====== Supplied data
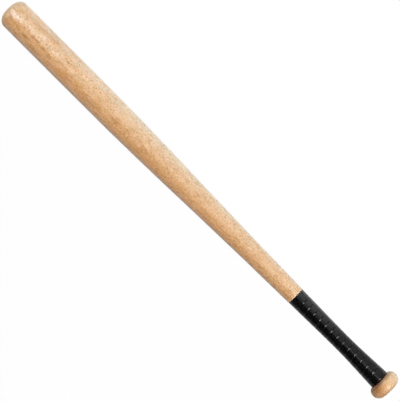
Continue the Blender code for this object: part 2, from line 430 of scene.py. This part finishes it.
class Wood(Shading):
    """Pale turned beech under a satin lacquer, its grain along X."""

    def __init__(self):
        super().__init__("lacquered_beech")
        self.place = self.position()
        self.x, self.y, self.z = self.parts(self.place)
        self.facing = self.parts(self.add("ShaderNodeTexCoord").outputs["Normal"])[0]
        self.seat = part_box("finishing_tape")[0].x
        self.on_knob = self.spread(self.x, *KNOB_BLEND)
        self.mottle = self.lumps(self.place, MOTTLE, detail=2.0)
        self.dots = self.flecks(self.place, *DOTS)
        self.grow_rings()
        self.coat(self.colour())

    def grow_rings(self):
        """Rings about the pith, wavy and curled along the grain. Late wood is a ring's darker part."""
        log = self.add("ShaderNodeMapping", Vector=self.place, Location=PLACE_IN_LOG, Rotation=LEAN_IN_LOG)
        _, across, up = self.parts(log.outputs["Vector"])
        square = self.sum(self.math("POWER", across, 2.0), self.math("POWER", up, 2.0))
        depth = self.math("POWER", square, 0.5)
        waver = self.lumps(self.place, WAVER, detail=3.0)
        curl = self.lumps(self.place, CURL, detail=1.0)
        for wave in (waver, curl):
            depth = self.sum(depth, self.product(wave, RING_WAVE))
        for spot in FIGURE:
            depth = self.sum(depth, self.near(self.place, *spot))
        ring = self.math("FRACT", self.math("DIVIDE", depth, RING_SPACING))
        self.late_wood = self.product(self.spread(ring, 0.30, 0.90), self.spread(ring, 1.0, 0.90))
        self.ring_line = self.product(self.spread(ring, 0.78, 0.88), self.spread(ring, 1.0, 0.93))

    def fine_marks(self):
        """How bright the fine marks leave the wood. On the knob they are faint, but for its end."""
        crowds = self.lumps(self.place, CROWDS, detail=1.0)
        crowded = self.spread(crowds, 0.40, 0.60, 0.08, 1.0)
        lined = self.spread(crowds, 0.56, 0.42, 0.25, 1.0)
        darkening = (
            (self.late_wood, 0.05),
            (self.product(self.ring_line, lined), 0.20),
            (self.spread(self.lumps(self.place, STREAKS, detail=1.0), 0.35, 0.70), 0.05),
            (self.spread(self.mottle, 0.50, 0.32), 0.21),
            (self.flecks(self.place, *DASHES), 0.40),
            (self.product(self.dots, crowded), 0.70),
            (self.spread(self.mottle, 0.52, 0.70), -0.18),
        )
        shade = 1.0
        for mark, share in darkening:
            shade = self.product(shade, self.rest(self.product(mark, share)))
        plain = self.product(self.on_knob, self.spread(self.facing, 0.85, 0.98, 0.75, 0.0))
        return self.sum(self.product(shade, self.rest(plain)), plain)

    def colour(self):
        """Two woods in soft clouds, painted light on the lit side and painted shade on the shaded side,
        under the figure's hues, a painted sheen, painted highlights and shade, the end grain and the fine
        marks.
        """
        lively = self.spread(self.x, *LIVELY_BLEND, 0.40, 1.0)
        clouds = self.spread(self.lumps(self.place, CLOUDS, detail=2.0), 0.35, 0.65, -0.5, 0.5)
        cloudy = self.sum(0.5, self.product(clouds, lively))
        honey = self.spread(self.lumps(self.place, HONEY_CLOUDS, detail=0.5), 0.42, 0.64, 0.0, 0.42)
        blush = self.spread(self.lumps(self.place, BLUSH_CLOUDS, detail=0.5), 0.42, 0.64, 0.0, 0.48)
        shaded_side = self.spread(self.y, *SHADED_SIDE_BLEND)
        ragged = self.spread(self.mottle, 0.30, 0.55, 0.5, 1.0)
        end_grain = self.spread(self.math("ABSOLUTE", self.facing), 0.30, 0.90)
        knob_front_shade = self.product(self.on_knob, self.spread(self.facing, -0.25, -0.80))
        # The pale ring at the seat's edge is a painted highlight
        seat_rim_highlight = self.product(self.spread(self.x, self.seat - 0.0030, self.seat - 0.0012),
                                self.spread(self.x, self.seat + 0.0006, self.seat + 0.0002))
        layers = (
            # Painted sheen: pale colour on the lit +Y side, fainter below the axis and on the knob
            (self.product(self.spread(self.y, *PAINTED_SHEEN_BLEND, 0.0, 0.92),
                          self.spread(self.z, *PAINTED_SHEEN_RISE, 0.55, 1.0),
                          self.spread(self.on_knob, 0.0, 1.0, 1.0, 0.60)), PAINTED_SHEEN),
            (self.product(honey, lively), HONEY),
            (self.product(blush, lively), BLUSH),
            # Late wood, stronger on the shaded side, partly as painted shade
            (self.product(self.late_wood, self.spread(shaded_side, 0.0, 1.0, 0.08, 0.16)), LATE_WOOD),
            # Pale patches, among them a painted highlight on the tip and a painted sheen along the barrel
            (self.product(self.strongest(self.place, PALE_PATCHES_AND_HIGHLIGHTS), ragged), PALE_PATCH_AND_HIGHLIGHT),
            # Brown marks, some of them painted shade on the lit rim and the knob
            (self.product(self.strongest(self.place, STAINS_AND_SHADE), ragged), STAIN_AND_SHADE),
            # End grain, stronger on the knob, partly as painted shade on its front
            (self.product(end_grain, self.spread(self.on_knob, 0.0, 1.0, 0.52, 0.72)), END_GRAIN),
            (self.spread(self.x, *TIP_GREY_BLEND, 0.0, 0.25), GREYED_TIP),
            # Painted shade on the knob: its lower -Y side, then its front round by the grip
            (self.product(self.on_knob, self.spread(self.y, -0.006, -0.014, 0.0, 0.20)), KNOB_PAINTED_SHADE),
            (self.product(knob_front_shade, self.spread(self.y, 0.006, -0.006, 0.35, 0.95)), KNOB_PAINTED_SHADE),
            (self.product(seat_rim_highlight, 0.45), SEAT_RIM_HIGHLIGHT),
        )
        # Pale wood on the lit side and warm wood on the shaded side: painted light and shade
        colour = self.blend(shaded_side, self.blend(cloudy, *LIT_SIDE_PALE_WOOD), self.blend(cloudy, *SHADED_SIDE_WARM_WOOD))
        for amount, tint in layers:
            colour = self.blend(amount, colour, tint)
        shade = self.fine_marks()
        browned = self.add("ShaderNodeCombineColor", Red=self.math("POWER", shade, RED_FADE), Green=shade,
                           Blue=self.math("POWER", shade, BLUE_FADE))
        return self.blend(1.0, colour, browned.outputs["Color"], "MULTIPLY")

    def coat(self, colour):
        """Satin lacquer over a faint relief. It is thin on the seat, the knob and the barrel's tip."""
        smooth = self.spread(self.on_knob, 0.0, 1.0, 1.0, 0.05)
        pores = self.lumps(self.place, PORES, detail=2.0)
        relief = self.sum(self.product(self.mottle, 0.6), self.product(pores, 0.4))
        relief = self.product(self.math("SUBTRACT", relief, self.product(self.dots, 0.5)), smooth)
        tip_smooth = self.spread(self.x, *TIP_SMOOTH_BLEND, 0.2, 1.0)
        ripple = self.product(self.product(self.mottle, smooth), tip_smooth)
        body = self.spread(self.x, self.seat - 0.0035, self.seat - 0.0015, 1.0, 0.15)
        lacquer = self.product(self.sum(body, self.product(self.on_knob, 0.12)),
                               self.spread(self.x, *TIP_COAT_BLEND, 1.0, 0.30))
        self.set(
            self.shader,
            Base_Color=colour,
            Roughness=self.spread(self.mottle, 0.2, 0.8, 0.40, 0.52),
            Specular_IOR_Level=0.15,
            Normal=self.bump(relief, distance=0.00006, strength=0.4),
            Coat_Weight=lacquer,
            Coat_IOR=1.75,
            Coat_Roughness=0.32,
            Coat_Normal=self.bump(ripple, distance=0.00003, strength=0.3),
        )


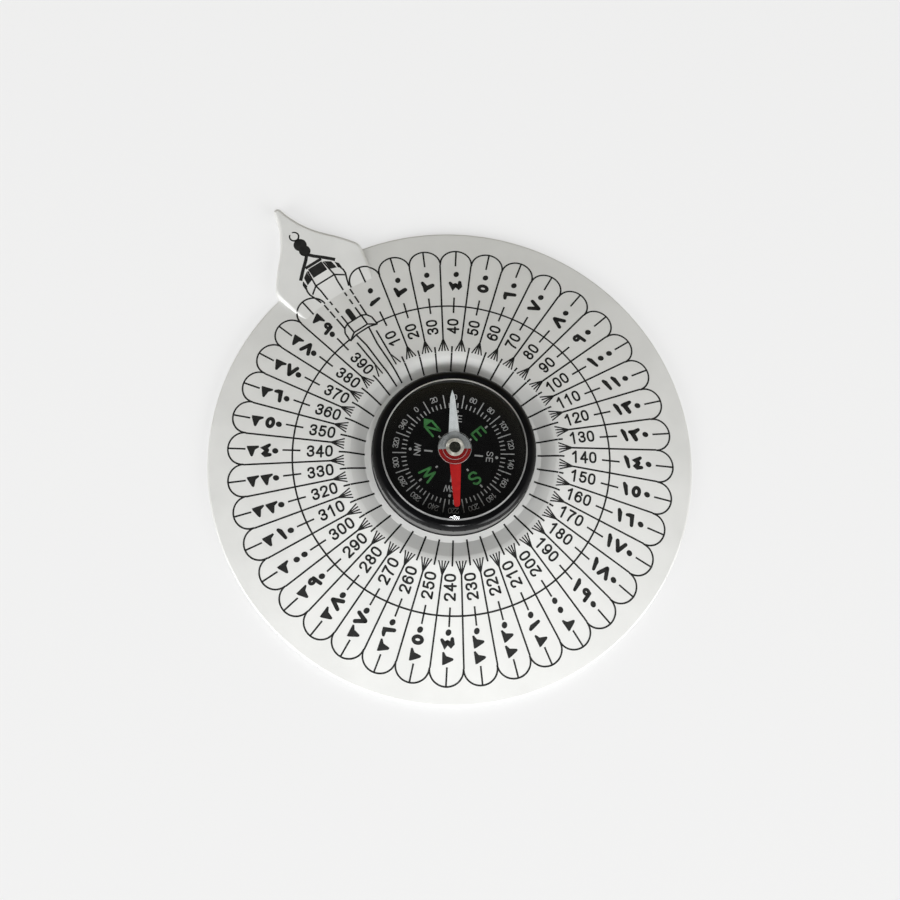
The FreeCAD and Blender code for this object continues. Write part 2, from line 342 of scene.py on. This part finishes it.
silver = surface("silver_paint", (0.73, 0.73, 0.715), (0.78, 0.78, 0.765), patch=90,
                 rough=(0.58, 0.66), grain=9000, depth=0.012, Metallic=0.4).material
foam = surface("foam_tape", (0.50, 0.50, 0.48), (0.66, 0.66, 0.63), patch=900,
               rough=(0.85, 0.95), grain=2500, depth=0.12).material
black_plastic = surface("black_plastic", (0.008, 0.008, 0.009), (0.014, 0.014, 0.015), patch=400,
                        rough=(0.35, 0.5), grain=4000, depth=0.01).material
bezel_black = surface("bezel_black", (0.002, 0.002, 0.0023), (0.005, 0.005, 0.0055), patch=250,
                      rough=(0.12, 0.2), grain=700, depth=0.004, Specular_IOR_Level=0.2).material
dial_black = surface("dial_black", (0.0012, 0.0012, 0.0014), (0.0028, 0.0028, 0.003), patch=500,
                     rough=(0.8, 0.9), grain=5000, depth=0.001, Specular_IOR_Level=0.0).material
ink = surface("ink", (0.008, 0.008, 0.008), (0.018, 0.018, 0.017), patch=700,
              rough=(0.42, 0.55), grain=6000, depth=0.004, Specular_IOR_Level=0.3).material
dial_white = surface("dial_white", (0.23, 0.23, 0.23), (0.35, 0.35, 0.35), patch=2500,
                     rough=(0.5, 0.6), grain=5000, depth=0.004).material
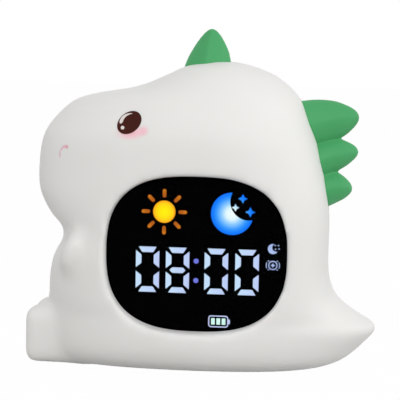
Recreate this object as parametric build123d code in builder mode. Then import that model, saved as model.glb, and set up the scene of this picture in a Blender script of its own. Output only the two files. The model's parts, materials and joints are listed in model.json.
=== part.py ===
"""Bedside alarm clock with a night light, in the shape of a sitting dinosaur.

A hollow silicone skin stands on a screwed base plate. A drum-shaped housing inside the skin holds the
display behind the front window, and the speaker, the keys and the charging socket behind the rear window.
Millimetres, +Z up, display facing -Y. The origin is the centre of the anti-slip pad's lower face.
"""

import math
import os
from collections import namedtuple

from build123d import *

os.makedirs("parts", exist_ok=True)

# ---------------------------------------------------------------- driving dimensions
SKIN_WALL = 3.0  # silicone wall
SKIN_FOOT = 0.5  # the skin starts this far above the table
BODY_HEIGHT = 136.0  # top of the head, without its spike
BODY_DEPTH = 78.0  # over both flanks
BODY_LENGTH = 145.0  # snout to tail tip, without the feet
HEAD_CENTRE = 97.0  # height where the head's dome starts to narrow
BODY_MIDDLE = -3.0  # where the flanks are deepest
DRAWN_LENGTH, DRAWN_HEIGHT = 145.0, 136.0  # the side outline's numbers are for this length and height
TAIL_CORE = 54.0  # the tail is solid silicone from here on
RIM_GRIP = 4.0  # the skin's thick window rims reach this far over the drum

WINDOW_X, WINDOW_Z = 2.4, 54.3  # axis of the windows and of the drum
WINDOW_WIDTH, WINDOW_HEIGHT = 77.7, 67.2  # front window in the skin
DRAWN_WINDOW = (77.7, 67.2)  # the display's numbers are for this window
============
Prompt
Only the lines from the one bearing "Recreate this object" through the one bearing "a sitting dinosaur." should be repeated, exactly as given.

Full output
Recreate this object as parametric build123d code in builder mode. Then import that model, saved as model.glb, and set up the scene of this picture in a Blender script of its own. Output only the two files. The model's parts, materials and joints are listed in model.json.
=== part.py ===
"""Bedside alarm clock with a night light, in the shape of a sitting dinosaur.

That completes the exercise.